Cash-in-the-market pricing: The price of long-term assets at t=1 is set by the limited cash (endowment ws) that risk-neutral investors bring to the market rather than by fundamental value; when banks must sell, scarce market liquidity forces the price down (p ≤ 1 under the R*=R assumption).
Financial fragility (q-bar): Measured as q-bar, the maximum run probability q for which the partial-run strategy profile is part of an equilibrium, i.e., the largest q satisfying the run condition c1 ≥ c2β. Higher q-bar means the banking system is more fragile.
Excess liquidity: Short-term asset holdings beyond what is needed to pay the first π withdrawals (πc1 < 1−x; Case II). It is a precautionary buffer that supplies resources for crisis payments c1β, reduces asset supply, and raises the fire sale price; the regulator holds more of it than the bank when market liquidity is low.

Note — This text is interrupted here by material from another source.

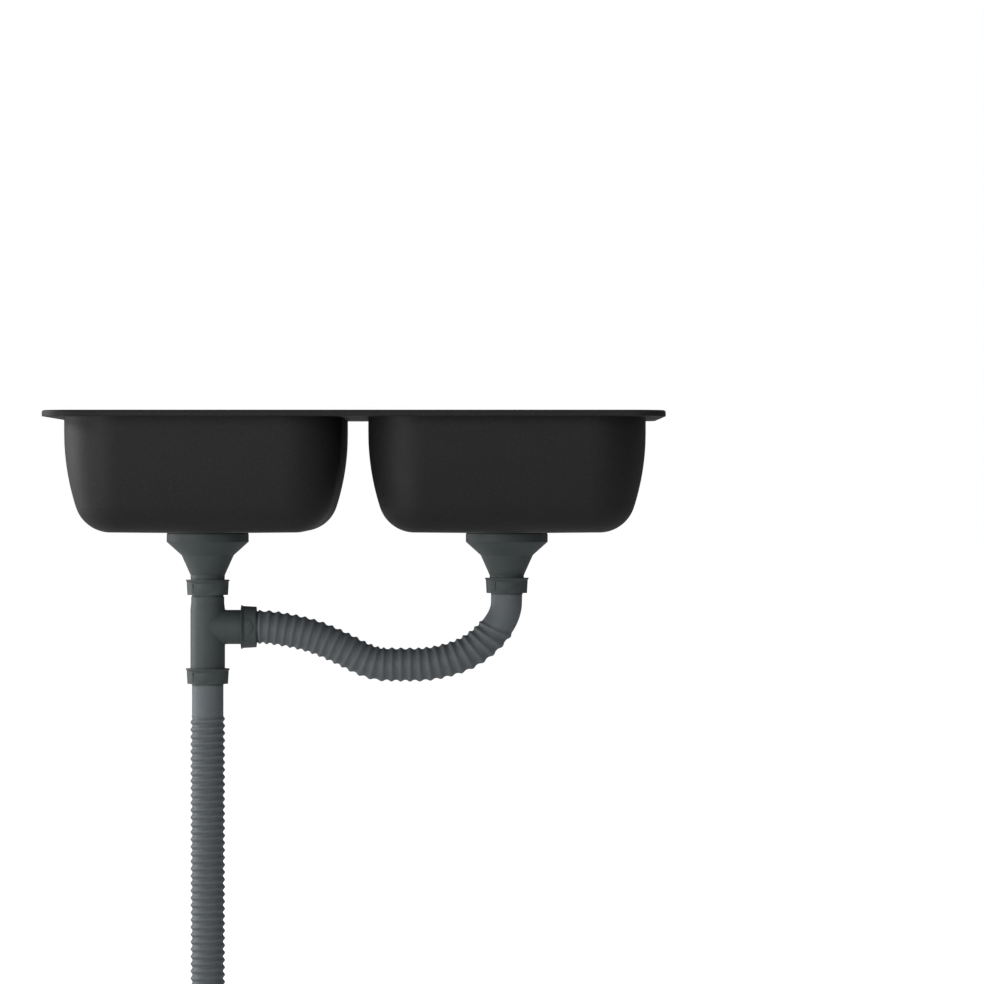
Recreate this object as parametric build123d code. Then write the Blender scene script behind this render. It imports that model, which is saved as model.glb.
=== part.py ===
from build123d import *
from math import asin, cos, hypot, pi, radians, sin, sqrt, tan
import os

# Double bowl kitchen sink in moulded composite, with two basket-strainer wastes, a tee and
# two ribbed drain hoses. Millimetres, +Z up, +X to the right and -Y to the front.
# The origin is on the plane that the rim rests on, halfway between the two bowls.

# ---------------------------------------------------------------- driving dimensions

# rim
RIM_WIDTH = 820.0
RIM_LENGTH = 500.0  # front to back
RIM_SIDE = 24.5  # rim beyond the bowls at each side
RIM_FRONT = 26.0
TAP_LEDGE = 62.0  # rim behind the bowls
RIM_THICKNESS = 8.0
RIM_CORNER_R = 45.0
RIM_EDGE_R = 3.0
LIP_R = 6.0  # rounding from the rim into each bowl
TAP_HOLE_R = 17.5

# bowls, measured outside
BOWL_DEPTH = 154.5  # from the seat plane to the underside at the waste
BOWL_GAP = 35.0  # between the two bowls
BOWL_WALL = 8.0
BOWL_CORNER_R = 75.0  # in plan
STRAIGHT_WALL = 20.5  # upright part of the wall, below the seat plane
WALL_SWEEP_R = 325.0  # gentle curve of the wall below it
BASE_R = 48.5  # round between the wall and the floor
BASE_END_ANGLE = 86.0  # lean of the round where the floor begins
FLOOR_FALL = 1.3  # fall of the floor to the waste

# basket-strainer waste
WASTE_FORWARD = 30.0  # the waste's axis stands this far in front of the bowl's centre
CUP_R = 40.0  # middle of the cup's sheet
CUP_DEPTH = 27.0
CUP_BASE_R = 7.0
LEDGE_DROP = 3.2
LEDGE = 2.9  # width of the ledge that the basket's lip stands on
LEDGE_RISE = 1.9  # width of the slope above it
FLANGE = 12.2  # width of the flat flange round that slope
FLANGE_BEND_R = 1.5  # middle of the sheet, from the flange into the slope
LEDGE_BEND_R = 1.0
FLANGE_SHEET = 1.2
FLANGE_GASKET = 1.0
GASKET_INSET = 1.0  # from the flange's edge, and twice that from the waste hole
WASTE_HOLE_GAP = 5.0  # between the waste hole and the middle of the cup's sheet
RECESS_GAP = 1.0  # round the flange
RECESS_DEPTH = 2.5
FLOOR_PAD = 2.0  # flat ring left round the recess
DRAIN_SLOTS = 6
DRAIN_SLOT_R = 17.5
DRAIN_SLOT_WIDTH = 8.0
DRAIN_SLOT_ANGLE = 32.0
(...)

Case I vs Case II vs Case III: Regimes of the bank’s best response: Case I = no excess liquidity, fire sale occurs (small q, high ws); Case II = excess liquidity held with fire sale (large q, low ws); Case III = excess liquidity so large that no fire sale occurs — shown never to be an equilibrium because it implies c2β > c2α > c1 (no run condition).
Regulator/intervention: A planner that chooses (x, c1) internalizing the effect of these choices on the asset price p, while the bank still chooses (c2α, c1β, c2β) taking p as given and the regulator cannot direct depositors’ withdrawal decisions; it represents the two policy instruments of regulating short-term liabilities and portfolio choice.